Rebound

Rebound

Richard Linklater's promising remake of The Bad News Bears lurks tantalizingly on the horizon, but the influence of Michael Ritchie's much-imitated 1976 tale of hapless underdogs facing long odds can be felt on pretty much every plucky kids' sports movie that followed. That includes the middling new Rebound, which even goes so far as to feature a brash, tough-as-nails tomboy ringer. Alas, to paraphrase Lloyd Bentsen, Tara Correa-McMullen is no Tatum O'Neil, and Rebound is no Bad News Bears.

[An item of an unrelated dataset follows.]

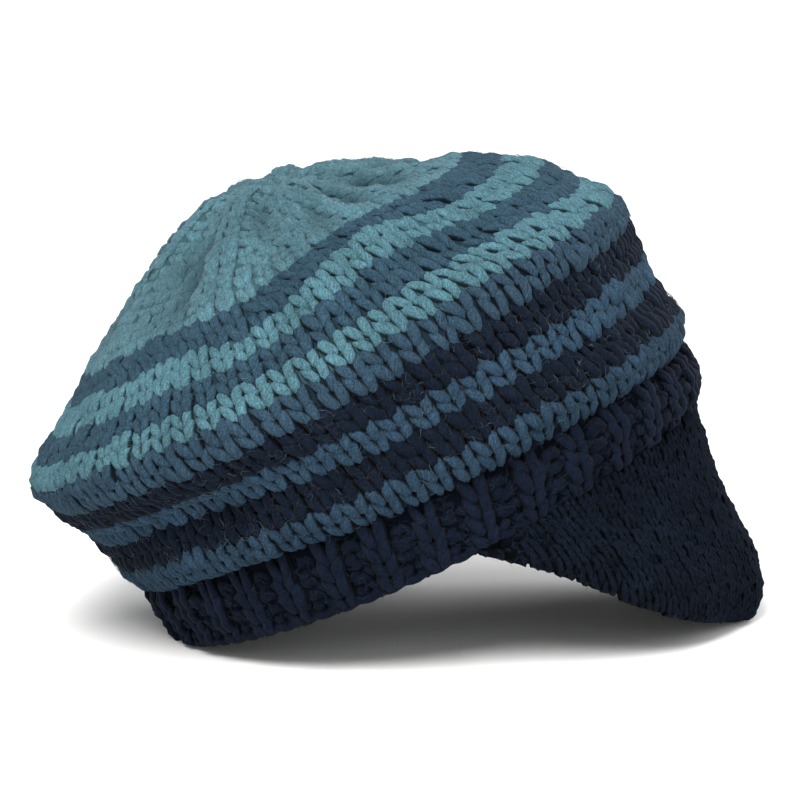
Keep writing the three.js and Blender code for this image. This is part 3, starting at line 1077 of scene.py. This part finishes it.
def add_visor_core():
    loops = []
    for angle in np.linspace(-VISOR_HALF_ANGLE, VISOR_HALF_ANGLE, VISOR_CORE_COLUMNS):
        half = visor_half(angle)
        reach = visor_length(angle) + half * math.pi / 2
        run = np.linspace(0, 1, VISOR_CORE_ROWS) * reach
        angles = np.full(len(run), angle)
        depth = np.full(len(run), min(VISOR_CORE_DEPTH, half * VISOR_CORE_SHARE))
        top, _ = visor_surface(angles, run, 1, depth)
        bottom, _ = visor_surface(angles, run, -1, depth)
        loops.append(np.concatenate([top, bottom[::-1][1:]]))
    points = press(np.concatenate(loops), VISOR_CORE_CLEARANCE)
    row = np.arange(len(loops) - 1)[:, None]
    wool = plain_wool("core_visor", shade(VISOR_COLOUR, CORE_SHADE)[:3])
    thing = quads_to_object("visor_core", points, row_faces(row, row + 1, len(loops[0])), [wool])
    finish_piece(thing, "visor")


# Fuzz: fine fibres that stand off the wool

HAIR_POINTS = 4
HAIR_SIDES = 3
HAT_CURVE = 60
HAIR_BEND, HAIR_WAVE = 0.5, 0.16
HAIR_ROOT = 0.25
LEAST_RISE = 0.15
HAIR_TAPER = 0.75
HAIR_CLEARANCE = 0.3

# The hairs of each piece: how many, shortest and longest, radius and how far they stand off
CROWN_HAIRS = (10600, (1.5, 6), 0.045, 0.35)
BAND_HAIRS = (2500, (2, 6), 0.04, 0.35)
VISOR_HAIRS = (2500, (2, 5), 0.035, 0.3)

# Where the hairs start: the crown's are denser low down and in the dark stripes
CROWN_HAIR_START, CROWN_HAIR_COURSES, CROWN_HAIR_SLOPE = BAND_COURSES + 0.3, 37.2 - BAND_COURSES, 1.15
DARK_COURSES, DARK_SHARE = (5.5, 12.5), 0.38
CROWN_HAIR_DEPTH = 0.5
BAND_HAIR_START, BAND_HAIR_DEPTH = 0.5, 0.6
VISOR_HAIR_ANGLE, VISOR_HAIR_START, VISOR_HAIR_DEPTH = 74, 0.05, 0.6
VISOR_TOP_SHARE = 0.75

# The hairs' colours: the crown's take them from the wool, but for a share of paler strays
STRAY_SHARE = 0.1
STRAY_COLOUR = (0.12, 0.18, 0.21)
BAND_HAIR_COLOUR = (0.024, 0.036, 0.056)
VISOR_HAIR_COLOUR = (0.022, 0.034, 0.052)
PALER, LIT_THROUGH = 1.3, 0.034


def hair_tubes(points, normals, lengths, radius, lift):
    """Three-sided curling hairs from points on the surface, as one set of points and faces."""
    count = len(points)
    random_way = unit(RANDOM.normal(0, 1, (count, 3)))
    way = unit(random_way - normals * np.sum(random_way * normals, 1, keepdims=True))
    side = np.cross(normals, way)
    bend = RANDOM.normal(0, HAIR_BEND, count)
    wave = RANDOM.normal(0, HAIR_WAVE, count)
    rise = RANDOM.uniform(LEAST_RISE, 1.0, count) * lift
    t = np.linspace(0, 1, HAIR_POINTS)
    arch = np.sin(math.pi * t)
    path = points[:, None] + way[:, None] * (t[:, None] * lengths[:, None, None])
    path = path + side[:, None] * (bend * lengths * 0.5)[:, None, None] * (arch ** 2)[:, None]
    path = path + side[:, None] * (wave * lengths)[:, None, None] * np.sin(2 * math.pi * t)[:, None]
    sag = lengths[:, None] ** 2 * (t - 0.5) ** 2 / HAT_CURVE
    path = path + normals[:, None] * (rise[:, None] * (HAIR_ROOT + arch) - sag)[:, :, None]
    turns = 2 * math.pi * np.arange(HAIR_SIDES) / HAIR_SIDES
    ring = np.cos(turns)[None, :, None] * side[:, None] + np.sin(turns)[None, :, None] * normals[:, None]
    taper = radius * (1 - HAIR_TAPER * np.abs(2 * t - 1) ** 3)
    body = path[:, :, None] + ring[:, None] * taper[None, :, None, None]
    per_hair = HAIR_POINTS * HAIR_SIDES
    start = (np.arange(count) * per_hair)[:, None, None]
    row = (np.arange(HAIR_POINTS - 1) * HAIR_SIDES)[None, :, None]
    near = np.arange(HAIR_SIDES)[None, None]
    far = (near + 1) % HAIR_SIDES
    base = start + row
    quads = np.stack([base + near, base + near + HAIR_SIDES, base + far + HAIR_SIDES, base + far], -1)
    return body.reshape(-1, 3), quads.reshape(-1, 4)


def hair_colour(colour):
    """A hair is paler than the wool that it stands off, because light comes through it."""
    return tuple(PALER * c + LIT_THROUGH for c in colour)


def stripe_number(courses):
    return np.searchsorted(STRIPE_STARTS, courses, side="right") - 1


def add_crown_fuzz():
    count, lengths, radius, lift = CROWN_HAIRS
    height = RANDOM.uniform(0, 1, count) ** CROWN_HAIR_SLOPE
    course = CROWN_HAIR_START + CROWN_HAIR_COURSES * height
    in_the_dark = RANDOM.uniform(0, 1, count) < DARK_SHARE
    course[in_the_dark] = RANDOM.uniform(*DARK_COURSES, in_the_dark.sum())
    angle = RANDOM.uniform(0, 360, count)
    face, normal = knit_surface(course, angle)
    start = face - normal * RANDOM.uniform(0.0, CROWN_HAIR_DEPTH, count)[:, None]
    points, quads = hair_tubes(start, normal, RANDOM.uniform(*lengths, count), radius, lift)
    shades = [plain_wool("fuzz_" + row[0], hair_colour(row[1])) for row in STRIPES]
    shades.append(plain_wool("fuzz_stray", STRAY_COLOUR))
    slot = stripe_number(course)
    slot[RANDOM.uniform(0, 1, count) < STRAY_SHARE] = len(shades) - 1
    faces_per_hair = (HAIR_POINTS - 1) * HAIR_SIDES
    thing = quads_to_object("crown_fuzz", points, quads, shades, np.repeat(slot, faces_per_hair))
    finish_piece(thing, "crown")


def add_band_fuzz():
    count, lengths, radius, lift = BAND_HAIRS
    course = RANDOM.uniform(BAND_HAIR_START, BAND_COURSES, count)
    face, normal = knit_surface(course, RANDOM.uniform(0, 360, count))
    start = face - normal * BAND_HAIR_DEPTH
    points, quads = hair_tubes(start, normal, RANDOM.uniform(*lengths, count), radius, lift)
    wool = plain_wool("fuzz_band", BAND_HAIR_COLOUR)
    thing = quads_to_object("band_fuzz", press(points, HAIR_CLEARANCE), quads, [wool])
    finish_piece(thing, "ribbed_band")


def add_visor_fuzz():
    count, lengths, radius, lift = VISOR_HAIRS
    angle = RANDOM.uniform(-VISOR_HAIR_ANGLE, VISOR_HAIR_ANGLE, count)
    run = RANDOM.uniform(VISOR_HAIR_START, 1, count) * visor_length(angle)
    side = np.where(RANDOM.uniform(0, 1, count) < VISOR_TOP_SHARE, 1, -1)
    start, normal = visor_surface(angle, run, side, np.full(count, VISOR_HAIR_DEPTH))
    points, quads = hair_tubes(start, normal, RANDOM.uniform(*lengths, count), radius, lift)
    wool = plain_wool("fuzz_visor", VISOR_HAIR_COLOUR)
    thing = quads_to_object("visor_fuzz", press(points, HAIR_CLEARANCE), quads, [wool])
    finish_piece(thing, "visor")


add_camera()
add_light()
add_floor()
knit_crown()
knit_band()
knit_visor()
add_cores()
add_crown_fuzz()
add_band_fuzz()
add_visor_fuzz()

Rebound director Steve Carr previously lucratively steered the once mildly outrageous Eddie Murphy into family-friendly territory with Dr. Dolittle 2 and Daddy Day Care. He does the same here with Martin Lawrence, casting the onetime tabloid fixture as a mercurial, temperamental Bobby Knight-like college-basketball coach who accidentally kills an opposing team's mascot and agrees to coach a pathetic junior-high basketball team as penance. Lawrence initially sees the gig as a chance to salvage his tattered reputation and secure more coaching offers, but in a non-shocking twist, he comes to love his team, all of whom are afforded one distinguishing quality: the fat kid, the ball-hog, the kid prone to nerves-induced vomiting, etc. Rebound's filmmakers affably, mechanically run the kiddie sports-comedy drill, transforming the junior-high hoopsters from scoreless wonders to nationally buzzed-about contenders while still finding time for myriad montages set to buzzy pop songs, a chaste romance for Lawrence with the hot mother of one of his charges, and above all, a veritable avalanche of sap.

Like the similarly tepid recent sports comedy The Longest Yard, Rebound doesn't boast much of a character arc for its protagonist. He ostensibly begins the film as a spoiled, arrogant jerk, but before long, he's delivering warm, fatherly speeches about the importance of teamwork and the value of believing in one's self. Easing off his usual mugging and eye-popping shtick, Lawrence spends seemingly half the film lending gentle guidance to his young charges against a backdrop of saccharine piano music. The kinder, gentler Lawrence certainly qualifies as more pleasant than the scatological wild man who infamously discoursed at length on female genital hygiene on Saturday Night Live, but he isn't necessarily funnier or more engaging. It'd be tempting to accuse Rebound of neutering Lawrence, but the sad fact is that Martin Lawrence doesn't have a whole lot of comic genius to betray.